Although meat consumption in Kenya are still low, they are expected to rise rapidly with increasing Gross Domestic Product and a growing middle class.

A 2003 study by the Tegemeo Institute from Egerton University in collaboration with the Central Bureau of Statistics (the forerunner to the Kenya National Bureau of Statistics), found that meat consumption varied by income, with super-rich Kenyans consuming nearly three times more beef than the poorest.


Livestock sold to abattoirs in Kenya increased by 12 per cent from 8.2 million in 2011 to 9.11 million in 2015, a 12 per cent, according to the latest Economic Survey.

The biggest increase was in the slaughter of pigs which increased by 27 per cent from 234,000 to 283,000 over the same period. The slaughter of sheep and goats grew by 13 per cent from 5.8 million in 2011 to 6.6 million in 2015. In the five years, 12 per cent more cattle and were slaughtered. 

It is estimated that livestock contributes 12 per cent of Kenya’s GDP and that 10 million Kenyans living in the arid and semi-arid lands derive their livelihood largely from livestock.

With some noteworthy exceptions, the FAO data shows that on average wealthier countries consume more meat. The average meat consumption in Africa in 2011 was 19 kg per person per year, the least. Kenya’s consumption is below the continent’s average.

Following Africa from the rear was Asia where the average meat consumption was almost double that of Africa (31kg).

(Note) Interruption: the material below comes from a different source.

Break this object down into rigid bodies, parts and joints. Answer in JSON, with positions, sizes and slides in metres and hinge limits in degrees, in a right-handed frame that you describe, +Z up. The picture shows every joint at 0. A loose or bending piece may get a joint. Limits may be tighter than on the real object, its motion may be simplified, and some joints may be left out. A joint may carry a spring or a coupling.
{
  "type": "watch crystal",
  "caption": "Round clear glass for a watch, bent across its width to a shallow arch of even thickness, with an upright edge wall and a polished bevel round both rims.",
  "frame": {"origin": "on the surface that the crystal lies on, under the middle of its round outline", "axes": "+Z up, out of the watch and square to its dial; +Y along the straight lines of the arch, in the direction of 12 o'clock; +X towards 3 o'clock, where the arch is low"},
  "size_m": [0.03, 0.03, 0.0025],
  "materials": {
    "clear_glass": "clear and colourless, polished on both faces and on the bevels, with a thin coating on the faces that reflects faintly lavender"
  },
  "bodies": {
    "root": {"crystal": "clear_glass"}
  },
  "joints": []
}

In the Americas consumption was five times as much (86kg) as in Africa while in Europe it was four times as much (76kg).

China-Hong Kong (154 kg), New Zealand (127Kg), Burmuda (123kg), Australia (121kg) and the United States (118kg) were the most carnivorous countries. FAO publishes food data for almost every country in the world.


Meat has greater impact on the environment than much of the food we eat because livestock require much more land, food, water, land and fuel than plants to raise and transport. This has led to growing calls for less global consumption of meat, especially in the developed world where average consumption is more than recommended levels.

A 2010 United Nations Environment Programme report called for a shift to a vegetable based diet to save the world from climate change, hunger and fuel poverty.

The study warned that western tastes for diets rich in meat and dairy products are unsustainable given that agriculture, particularly meat and dairy products, accounts for 19 per cent of the world’s greenhouse gas emissions and 70 per cent  of global freshwater consumption.

An Oxford University study released in November this year found that climate taxes on meat and milk would lead to huge and vital cuts in carbon emissions and save a half a million lives a year through healthier diets.

It recommended surcharges of 40 per cent on beef and 20 per cent on milk to account for the damage their production causes people via climate change.

These taxes would then deter people from consuming as much of these foods and encourage them to opt for healthier diets while reducing carbon emissions, according to the study published in the journal Nature Climate Change.